Help for the Small-Church Pastor. By Steve R. Bierly. Grand Rapids: Zondervan Publishing House, 1995. 110 pp. Paper, $10.99.
I really liked this book! As someone who has pastored two “small” churches now for almost 15 years, I read it thinking, “At last, someone in print who has walked in my moccasins!” At one level it is a practical primer on the proper perspective needed to shepherd a small church. At another level it is a refreshing and needed reaction to much of the recent “Church Growth” movement as it relates to the ministry of the small church and its pastor.
As a practical primer on pastoral perspective, the book both encourages and exhorts the small church pastor. Bierly expresses several simple but profound truths that pastors may already know but tend to forget; thus becoming unnecessarily discouraged in the ministry. For example, there is an extended section that emphasizes the differences between “success” in seminary(i.e., good grades and the approval of one’s professors) and “success” in the pastorate (i.e., numerical growth and expansion of buildings/programs). The author states, “In seminary…hard work and clear thinking are (consistently) rewarded” (p. 25). He then goes on to say, “Having been indoctrinated in the ‘Hard Work Guarantees Results’ school of thinking, the seminary graduate accepts his first call confident that a well-stocked personal library, subscriptions to quality pastoral journals, a phone network of friends who can dispense good advice, and time set aside to use all of the above will lead to church growth, a spiritually mature congregation, and offers from larger churches (p. 26). However the common reality in small church ministry is simply that “effort, logic, appeals to authority (even the Scriptures)…often lead, ultimately, nowhere” (p. 30).
Bierly concludes that rather than giving up on the church, small church pastors “need to give up on the idea that effort in the same areas that brought success in school will (automatically) earn them an A grade when it comes to ministering in small churches. There is a way to get an A, but it is more relational than rational, and on the surface, more intuitive than intentional. It is a way that demands the leader be more lover than boss and more participant than manager” (p. 35).
Another representative nugget that the author unearths is the concept that “the small church” is in fact a specialized and especially challenging “mission field” with its own established culture and priorities that must be understood and appreciated by its pastor. “Pastors who want to thrive in small churches should adopt a missionary model for their ministries.

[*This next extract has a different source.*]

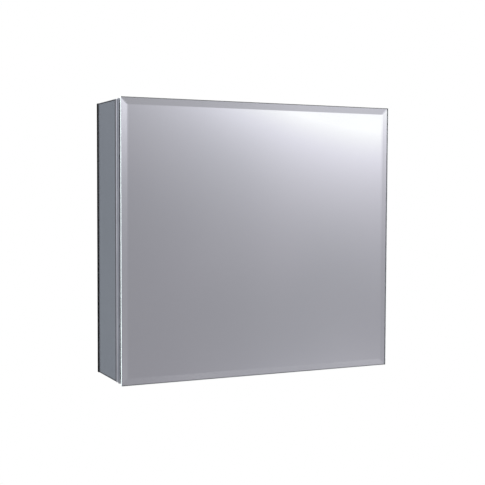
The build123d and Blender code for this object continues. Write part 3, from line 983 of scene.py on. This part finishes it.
# black moulded nylon: smooth and dull, so the cups don't show in the gap behind the door
black_nylon = matt_solid(
    "black_moulded_nylon",
    CUP_COLOUR,
    CUP_SHADE,
    NYLON_GRAIN,
    roughness=0.5,
    bump_depth=0.01 * MM,
)
dress("catch_magnets", nickel_plate)
dress("catch_magnet_cups", black_nylon)
dress("catch_strikes", zinc_plated_steel)
strike_back_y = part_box("catch_strikes")[1][1]
strike_places = [
    looking((-flange_middle_x, strike_back_y, z_sign * CATCH_HEIGHT), (0, 1, 0))
    for _, z_sign in TOP_AND_BOTTOM
]
strike_screws = countersunk_screws(
    "strike_disc_screws",
    strike_places,
    head_radius=2.4 * MM,
    sink=0.9 * MM,
    shank_radius=1.2 * MM,
    length=5.0 * MM,
)
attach(strike_screws, "door")
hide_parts("catch_strike_screws")


# ---------------------------------------------------------------------------
# Door frame: four hollow aluminium rails, mitred and riveted onto corner keys.
# A thin mirror sits in their rebate on foam tape and is held by a vinyl bead,
# so the door shows a mirror on its back too.
# ---------------------------------------------------------------------------
INNER_BORDER = 0.8 * MM
DOOR_RIVET_IN = 15.0 * MM
DOOR_RIVET_ALONG = 48.0 * MM

for side, _ in LEFT_AND_RIGHT:
    dress(f"door_rail_{side}", aluminium_upright)
for side, _ in TOP_AND_BOTTOM:
    dress(f"door_rail_{side}", aluminium_level)
rail_half_x, rail_back_y, rail_half_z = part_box("door_rail_top")[1]
door_rivet_places = [
    looking((x_sign * (rail_half_x - a), rail_back_y, z_sign * (rail_half_z - b)), (0, 1, 0))
    for _, x_sign in LEFT_AND_RIGHT
    for _, z_sign in TOP_AND_BOTTOM
    for a, b in ((DOOR_RIVET_IN, DOOR_RIVET_ALONG), (DOOR_RIVET_ALONG, DOOR_RIVET_IN))
]
door_rivet = blind_rivet(head=3.0 * MM, height=0.8 * MM, lip=0.2 * MM, shank=1.59 * MM, length=8.5 * MM)
key_rivets = turned("door_blind_rivets", door_rivet, door_rivet_places, [cast_zinc])
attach(key_rivets, "door")
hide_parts("door_key_rivets")
dress("door_inner_mirror_tape", closed_cell_foam)
dress("door_inner_mirror_bead", moulded_nylon)
mirror_sheet("door_inner_mirror", (0, -1, 0), "door", INNER_BORDER, ground_edge, backing_paint)


# ---------------------------------------------------------------------------
# Door mirror: 5 mm glass that covers the whole front and overhangs the rails,
# with a polished half-inch bevel on all four sides and silver on the back.
# The bevel is a thin prism, so it shows the room shifted towards the middle.
# ---------------------------------------------------------------------------
DOOR_BORDER = 1.2 * MM

mirror_sheet("door_mirror_glass", (0, 1, 0), "door", DOOR_BORDER, ground_edge, backing_paint)
dress("door_mirror_tape", closed_cell_foam)


# ---------------------------------------------------------------------------
# Studio: a grey room, white to the camera, with a bright patch high on the right
# that the front mirror reflects, softer light from the left and a pale floor
# below a cabinet that hangs at head height. Two lamps light the matt surfaces.
# ---------------------------------------------------------------------------
FLOOR_BELOW = 1.45
FLOOR_RADIUS = 2.4
FLOOR_COLOUR = "A6A6A4"
FLOOR_SHADE = "A1A19F"
FLOOR_MOTTLE = 40 * MM
# share of the radius within which the floor is solid
FLOOR_SOLID = 0.4
# tones run from black at 0 to white at 255, and the room has the grey one where nothing is added
FULL_TONE = 255.0
GREY_TONE = 140.7
DISPLAY_GAMMA = 2.2
# light that grows along a slope in (x, x squared, z): gain, slope, middle height, limit
GLOW_X = 0.45
HIGH_GLOW = (39.2, (6.12, -26.2, 12.3), 0.0, 150.0)
LOW_GLOW = (9.14, (10.15, -92.8, -20.5), -0.15, 70.0)
# each light is a product of smooth rises: axis, start, full, light
ROOM_LIGHTS = {
    "panel": (("X", -0.36, -0.44, 0.35), ("X", -0.78, -0.62, 1.0)),
    "window": (("X", 0.14, -0.4, 0.6), ("Z", -0.35, 0.35, 1.0), ("Y", 0.0, -0.8, 1.0)),
    "left glow": (("X", -0.75, -1.0, 0.8),),
    "ceiling": (("Z", 0.35, 0.85, 0.9),),
    "ground": (("Z", -0.3, -0.75, 0.35),),
}
WHITE_FROM = 0.85
BEHIND_FULL = 0.6
# share of the light that comes back out of a silvered glass
GLASS_RETURN = 0.90
ROOM_TINT = (1.0, 0.985, 1.06, 1.0)
BEHIND_TINT = (0.76, 0.82, 0.91, 1.0)
WHITE = (1.0, 1.0, 1.0, 1.0)
CAMERA_PLACE = (-0.825, -1.813, 0.091)
CAMERA_TURN = 25.23
CAMERA_TILT = -2.97
CAMERA_ROLL = 0.22
CAMERA_LENS = 74.0
SENSOR_WIDTH = 36.0


def glow(tree, spot, shape):
    """Tone that grows exponentially along a slope, up to a limit."""
    gain, slope, middle, most = shape
    rise = add_node(
        tree, "ShaderNodeVectorMath", {"operation": "DOT_PRODUCT"}, {0: spot, 1: slope}
    )
    level = rise.outputs["Value"]
    start = math.log(gain) - slope[2] * middle
    for operation, value in (("ADD", start), ("MINIMUM", math.log(most)), ("EXPONENT", 0.0)):
        step = add_node(tree, "ShaderNodeMath", {"operation": operation}, {0: level, 1: value})
        level = step.outputs[0]
    return level


world = bpy.data.worlds.new("studio")
bpy.context.scene.world = world
world.use_nodes = True
room = world.node_tree
room.nodes.clear()
direction = add_node(room, "ShaderNodeTexCoord").outputs["Generated"]
axes = add_node(room, "ShaderNodeSeparateXYZ", inputs={0: direction}).outputs
across = add_node(room, "ShaderNodeMath", {"operation": "SUBTRACT"}, {0: axes["X"], 1: GLOW_X})
from_glow = across.outputs[0]
square = add_node(room, "ShaderNodeMath", {"operation": "MULTIPLY"}, {0: from_glow, 1: from_glow})
spot = add_node(
    room, "ShaderNodeCombineXYZ", inputs={"X": from_glow, "Y": square.outputs[0], "Z": axes["Z"]}
).outputs["Vector"]
glows = add_node(
    room,
    "ShaderNodeMath",
    {"operation": "ADD"},
    {0: glow(room, spot, HIGH_GLOW), 1: glow(room, spot, LOW_GLOW)},
)
tone = add_node(
    room,
    "ShaderNodeMapRange",
    inputs={"Value": glows.outputs[0], "From Min": -GREY_TONE, "From Max": FULL_TONE - GREY_TONE},
).outputs["Result"]
lit = tone
for operation, value in (("POWER", DISPLAY_GAMMA), ("DIVIDE", GLASS_RETURN)):
    lit = add_node(room, "ShaderNodeMath", {"operation": operation}, {0: lit, 1: value}).outputs[0]
for rises in ROOM_LIGHTS.values():
    light = 1.0
    for axis, start, full, most in rises:
        rise = add_node(
            room,
            "ShaderNodeMapRange",
            {"interpolation_type": "SMOOTHSTEP"},
            {"Value": axes[axis], "From Min": start, "From Max": full, "To Max": most},
        )
        product = {0: light, 1: rise.outputs["Result"]}
        light = add_node(room, "ShaderNodeMath", {"operation": "MULTIPLY"}, product).outputs[0]
    lit = add_node(room, "ShaderNodeMath", {"operation": "ADD"}, {0: lit, 1: light}).outputs[0]

# the room is cool, its brightest tones are white, and it is bluer behind the wall
tint = ROOM_TINT
for level, start, full, colour in (
    (tone, WHITE_FROM, 1.0, WHITE),
    (axes["Y"], 0.0, BEHIND_FULL, BEHIND_TINT),
):
    share = add_node(
        room,
        "ShaderNodeMapRange",
        {"interpolation_type": "SMOOTHSTEP"},
        {"Value": level, "From Min": start, "From Max": full},
    )
    mix = add_node(
        room,
        "ShaderNodeMix",
        {"data_type": "RGBA"},
        {"Factor": share.outputs["Result"], 6: tint, 7: colour},
    )
    tint = mix.outputs[2]
surroundings = add_node(room, "ShaderNodeBackground", inputs={"Color": tint, "Strength": lit})
backdrop = add_node(room, "ShaderNodeBackground", inputs={"Color": WHITE})
chosen = add_node(
    room,
    "ShaderNodeMixShader",
    inputs={
        0: add_node(room, "ShaderNodeLightPath").outputs["Is Camera Ray"],
        1: surroundings.outputs[0],
        2: backdrop.outputs[0],
    },
)
add_node(room, "ShaderNodeOutputWorld", inputs={"Surface": chosen.outputs[0]})

floor_middle = (0, -FLOOR_RADIUS / 4, -FLOOR_BELOW)
floor_shape = bmesh.new()
bmesh.ops.create_circle(floor_shape, cap_ends=True, segments=96, radius=FLOOR_RADIUS)
bmesh.ops.translate(floor_shape, verts=floor_shape.verts, vec=floor_middle)
# rolled floor paint: matt and pale, and it fades out towards the disc's rim
pale_floor = matt_solid(
    "pale_floor_paint",
    FLOOR_COLOUR,
    FLOOR_SHADE,
    FLOOR_MOTTLE,
    roughness=0.8,
    bump_depth=0.1 * MM,
)
floor_tree = pale_floor.node_tree
from_middle = add_node(
    floor_tree,
    "ShaderNodeVectorMath",
    {"operation": "DISTANCE"},
    {0: add_node(floor_tree, "ShaderNodeTexCoord").outputs["Object"], 1: floor_middle},
)
fade = add_node(
    floor_tree,
    "ShaderNodeMapRange",
    {"interpolation_type": "SMOOTHSTEP"},
    {
        "Value": from_middle.outputs["Value"],
        "From Min": FLOOR_RADIUS,
        "From Max": FLOOR_SOLID * FLOOR_RADIUS,
    },
)
floor_shader = floor_tree.nodes["Principled BSDF"]
floor_tree.links.new(fade.outputs["Result"], floor_shader.inputs["Alpha"])
studio_floor = finish_mesh("studio_floor", floor_shape, [pale_floor])


def soft_lamp(name, place, aim, size, power):
    """A large square lamp that points at a spot; the mirrors don't show it."""
    light = bpy.data.lights.new(name, "AREA")
    light.shape = "SQUARE"
    light.size = size
    light.energy = power
    lamp = bpy.data.objects.new(name, light)
    lamp.location = place
    lamp.rotation_euler = (Vector(aim) - Vector(place)).to_track_quat("-Z", "Y").to_euler()
    lamp.visible_glossy = False
    lamp.visible_transmission = False
    bpy.context.scene.collection.objects.link(lamp)


soft_lamp("lamp_front_left", place=(-2.4, -1.6, 1.4), aim=(0.0, -0.1, 0.0), size=1.4, power=40.0)
soft_lamp("lamp_left", place=(-2.2, 0.1, 0.05), aim=(-0.2, -0.1, 0.0), size=1.6, power=45.0)

camera_data = bpy.data.cameras.new("camera")
camera_data.lens = CAMERA_LENS
camera_data.sensor_width = SENSOR_WIDTH
camera = bpy.data.objects.new("camera", camera_data)
turn = Euler((math.radians(90 + CAMERA_TILT), 0, math.radians(-CAMERA_TURN))).to_matrix().to_4x4()
roll = Matrix.Rotation(math.radians(CAMERA_ROLL), 4, "Z")
camera.matrix_world = Matrix.Translation(CAMERA_PLACE) @ turn @ roll
bpy.context.scene.collection.objects.link(camera)
bpy.context.scene.camera = camera
bpy.context.scene.view_settings.view_transform = "Standard"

Like missionaries in foreign fields, small-church leaders are often entering a culture that is not their own…As much as possible they need to work within existing structures and with prevailing mindsets in order to make inroads for the Gospel” (p. 48).

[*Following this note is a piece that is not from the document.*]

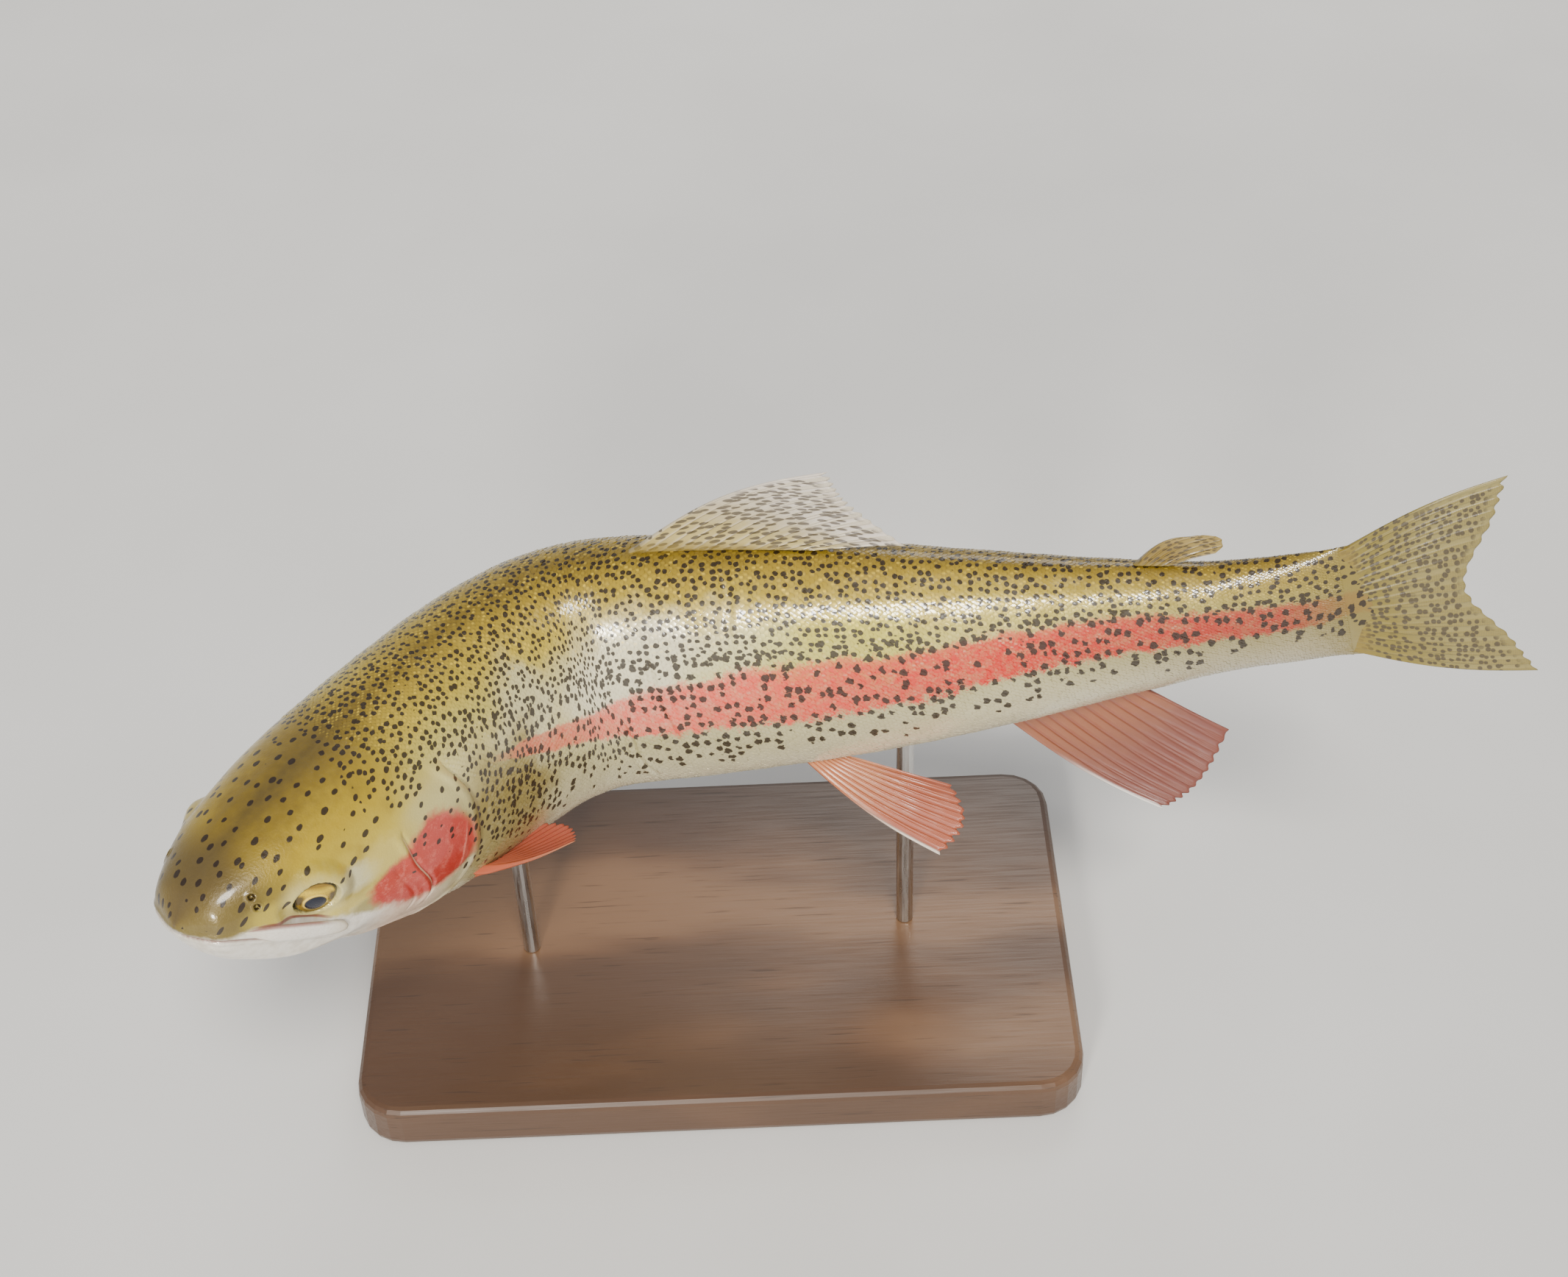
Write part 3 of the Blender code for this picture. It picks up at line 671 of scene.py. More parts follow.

Equally edifying as its discussion on proper perspective for pastors is the book’s interaction throughout with some of the key tenets of the modern “Church-Growth” movement. (See especially the chapter entitled “But I Followed the Instructions!” and the one entitled “From No Growth to Pro-Growth.”) Bierly notes that too often “Church-Growth” gurus belittle the small church and discourage small church pastors with the implied message, “If your church isn’t experiencing constant numerical growth there must be something seriously wrong with you and/or your church!” He suggests that too many evangelicals today see God’s relationship with the small church as similar to the relationship of a young man with a comatose great-grandfather. While the young man loves and respects the older man, and while he is saddened by his condition and the obvious fact that he is dying, at the same time he feels simply that the older man’s day is past and that his impending death will be a blessing to all concerned. Bierly counters such patronizing thinking by both affirming the inherent value of the small church, and by attesting to the validity of its ministry into the 21st century. This is an important theme that all evangelicals would do well to appreciate, since in fact over 90% of all of the churches in America have a Sunday morning attendance of fewer than 75 people.
Because this book is practical and not theological in its approach, the reader is left to “plug in” his own theological grid for himself. One red flag for most members of GES is an occasional reference to the small church pastor as “she.” Although I realize I am “politically incorrect,” I remain convinced that “female pastors” are in violation of direct biblical guidelines as articulated in such passages as 1 Tim 2:11-12 and 1 Cor 14:34-35. However this one problem in no way lessens the book’s overall value. I believe that every small church pastor would be helped by reading it, and I challenge shepherds of larger churches to read it as well to gain a better understanding and appreciation of their brethren who minister in the uniquely challenging vineyard of the small church.